Update: this is a little bit more fine-tuned version of the function above. First, I've switched to IteratorOfTuples to avoid filling up the memory with tuples and then throwing some of them away when the condition checked by ForAll fails. Second, a very important observation is to not use Concatenation with multiple lists. In

s:=Concatenation([c0],t,[cn_1]);

first a new list l is created to concatenate the 1st two arguments, and then another new list will be created to copy over the list l and then [cn_1]. I've reduced at least one copying of the list t by concatenating the first two lists and then adding the last element to the result.

fun2:=function(n)
local c0,c,cn_1,T,t,s,ret;
ret:=[];
for c0 in [2..n+1] do 
    c := [c0];
    cn_1:=c0+1;
    T:=IteratorOfTuples([c0..cn_1+1],n-2);
    for t in T do 
        s:=Concatenation( c, t );
        s[n]:=cn_1;
        if ForAll([2..n],i->s[i-1]-1<=s[i]) then 
            Add(ret,s);
        fi;
    od;
od;
return ret;
end;

It now produces the result for $n=15$ a little bit faster:

gap> fun(15);;time;
104102
gap> fun2(15);;time;      
89032

Also, it does not run out of memory immediately for $n=20$ but I am not enough patient to wait till it enumerates just 387420489 tuples of length 18 from [2..4] even on the first iteration :-)

So, for $n=20$ this already looks impractical. I may have some further ideas to suggest:

• There are many tuples which are generated and then thrown away because the condition ForAll([2..n],i->s[i-1]-1<=s[i]) fails. One may try to write an own function to generate all tuples satisfying such restriction instead of using Tuples or IteratorOfTuples. Maybe this will be faster, but beware that already for $n=15$ we have $4767165$ tuples in the result.

• The condition always fails "in the middle", so it is the tuple t which either satisfies it or not. Hence, we may select "good tuples" of length $n-2$ for [1..3] once, and then use that to construct all good tuples of length $n-2$ for [c0..c0+2]. This will not help with $n=20$ since one still to pass through the first iteration, but may speed up smaller cases.
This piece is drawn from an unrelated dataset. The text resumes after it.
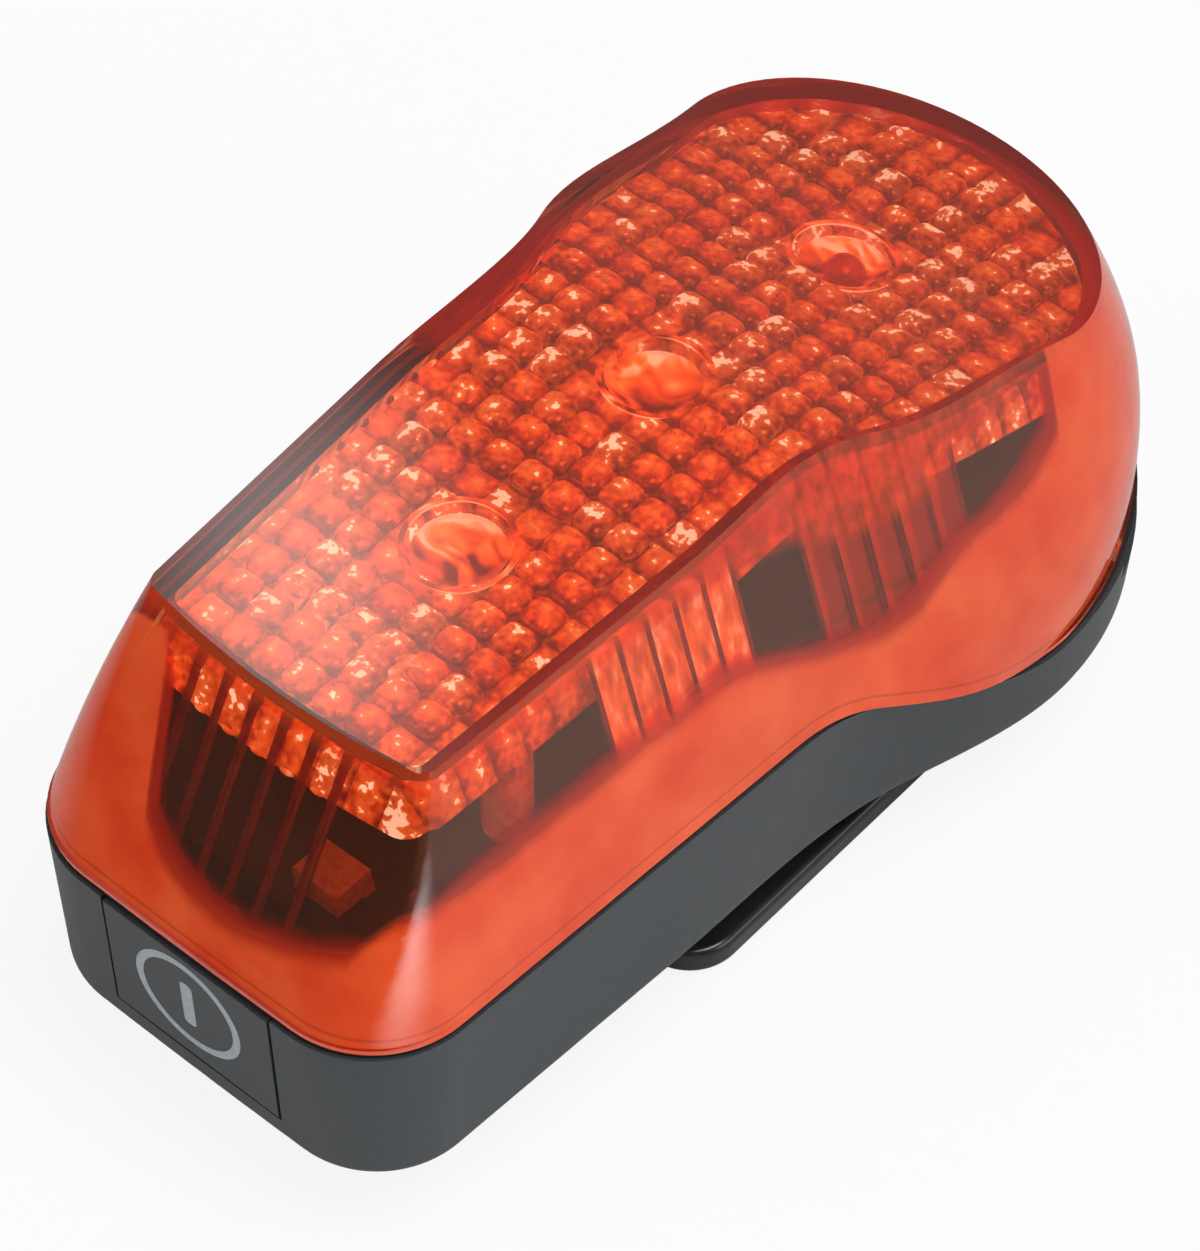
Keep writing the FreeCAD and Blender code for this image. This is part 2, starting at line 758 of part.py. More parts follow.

Update 2: I've implemented my suggestion about selecting "good" tuples first. Note the following piece of GAP syntax:

gap> r:=[11..13];
[ 11 .. 13 ]
gap> t:=[1,2,3,2,1,3,2,1,1];
[ 1, 2, 3, 2, 1, 3, 2, 1, 1 ]
gap> r{t};       
[ 11, 12, 13, 12, 11, 13, 12, 11, 11 ]

So, the third version of the function is

fun3:=function(n)
local c0,c,cn_1,T,t,s,good,range,ret;
ret:=[];
good:=[];
T:=IteratorOfTuples([1..3],n-2);
# selecting patterns of "good" tuples
for s in T do
    if ForAll([2..n-2],i->s[i-1]-1<=s[i]) then 
        Add(good,s);
    fi;
od;
# creating tuples from patterns 
for c0 in [2..n+1] do 
    c := [c0];
    cn_1:=c0+1;
    range := [c0..cn_1+1];
    for t in good do 
        s:=Concatenation( c, range{t} );
        s[n]:=cn_1;
        Add(ret,s);
    od;
od;
return ret;
end;

This version is more than 7 times faster for $n=15$:

gap> fun(15);;time;         
104176
gap> fun3(15);;time;
14318

It took 40 seconds for $n=16$, but choke on $n=17$. Anyhow, perhaps you may modify our code and process the resulting tuples as soon as they are generated instead of storing them, so hope this is of some help. Would be interesting to know what are the values of $n$ for which you're interested to calculate this in practice.